In presidential tradition President Obama granted clemency to more than 95 federal prisoners on Friday and issuing pardons to two other prisoners. This marks the largest single-day grant of clemency of Obama’s presidency. He has commuted more prison sentences than any president since Lyndon Johnson and more than those issued by Carter, Reagan, George H.W. Bush, Clinton, and George W. Bush combined. The commutations are for those with drug offenses. The two pardons deal with counterfeiting and bank fraud. President Obama’s list included more than three dozen people serving life sentences.

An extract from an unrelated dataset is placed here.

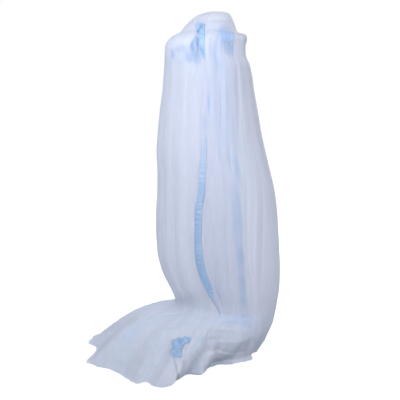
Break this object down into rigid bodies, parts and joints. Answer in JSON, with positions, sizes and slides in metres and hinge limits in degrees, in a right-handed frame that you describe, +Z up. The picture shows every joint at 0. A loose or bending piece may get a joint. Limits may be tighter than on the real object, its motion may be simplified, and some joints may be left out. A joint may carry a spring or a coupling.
{
  "type": "mosquito net canopy hung on a round hoop",
  "caption": "Long sheer mosquito net with a domed top over a hidden hoop, a lapped doorway bound in blue ribbon and a train on the floor.",
  "frame": {"origin": "the hang point: the middle of the dome's crown, on its upper side, 1.36 m above the floor", "axes": "+Z up along the hang, -Y out of the doorway's front, -X towards the train on the floor"},
  "size_m": [0.7987, 0.6984, 1.36],
  "materials": {
    "net_mesh": "sheer soft polyester net",
    "blue_ribbon": "satin ribbon",
    "hoop_wire": "white coated wire"
  },
  "bodies": {
    "root": {"net": "net_mesh", "door_binding_outer": "blue_ribbon", "door_binding_inner": "blue_ribbon", "hoop_tape": "blue_ribbon", "hoop": "hoop_wire"}
  },
  "joints": []
}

The constitution gives the president the power to “grant reprieves and pardons for offences against the United States.” A pardons is the complete removal of all punishment for a crime; a commutation shortens a prison sentence but often continues to impose other conditions. The president’s power is limited to federal offenses; most states give governors a similar power over state crimes. The move comes as Mr. Obama is pressing for a rewrite of criminal justice laws that would reverse a decades-long trend of steep penalties for nonviolent offenses that has swelled the nation’s prison population, disproportionately impacting African-American and Hispanic men.
The issues of crime and punishment have particular resonance for Mr. Obama, who has spoken in increasingly vivid terms this year about race and injustice in America. In July he became the first president to visit a federal prison, where he spoke with inmates and reflected on how close he might have come as a young black man to sharing their fates.
I am granting your application because you have demonstrated the potential to turn your life around,” Mr. Obama wrote in separate letters to each of the prisoners, which he signed one by one in the Oval Office on Thursday. “Now it is up to you to make the most of this opportunity.” “But remember that you have the capacity to make good choices,” the president wrote.
Many of the prisoners whose sentences he has commuted have completed high school equivalency or other educational programs, administration officials said. Republicans and Democrats alike have expressed a desire to confront the issue of prison overcrowding and excessive sentences, forming an usual alliance of liberals concerned about civil rights and the plight of men of color, conservatives who oppose costly federally funded mass incarceration, and libertarians suspicious of government control.
Presidential candidates in both parties have endorsed the effort, and members of Congress have teamed to negotiate a legislative package that the White House hopes will yield a law as early as this spring. The White House has been working with lawmakers from both parties in an effort to overhaul U.S. sentencing.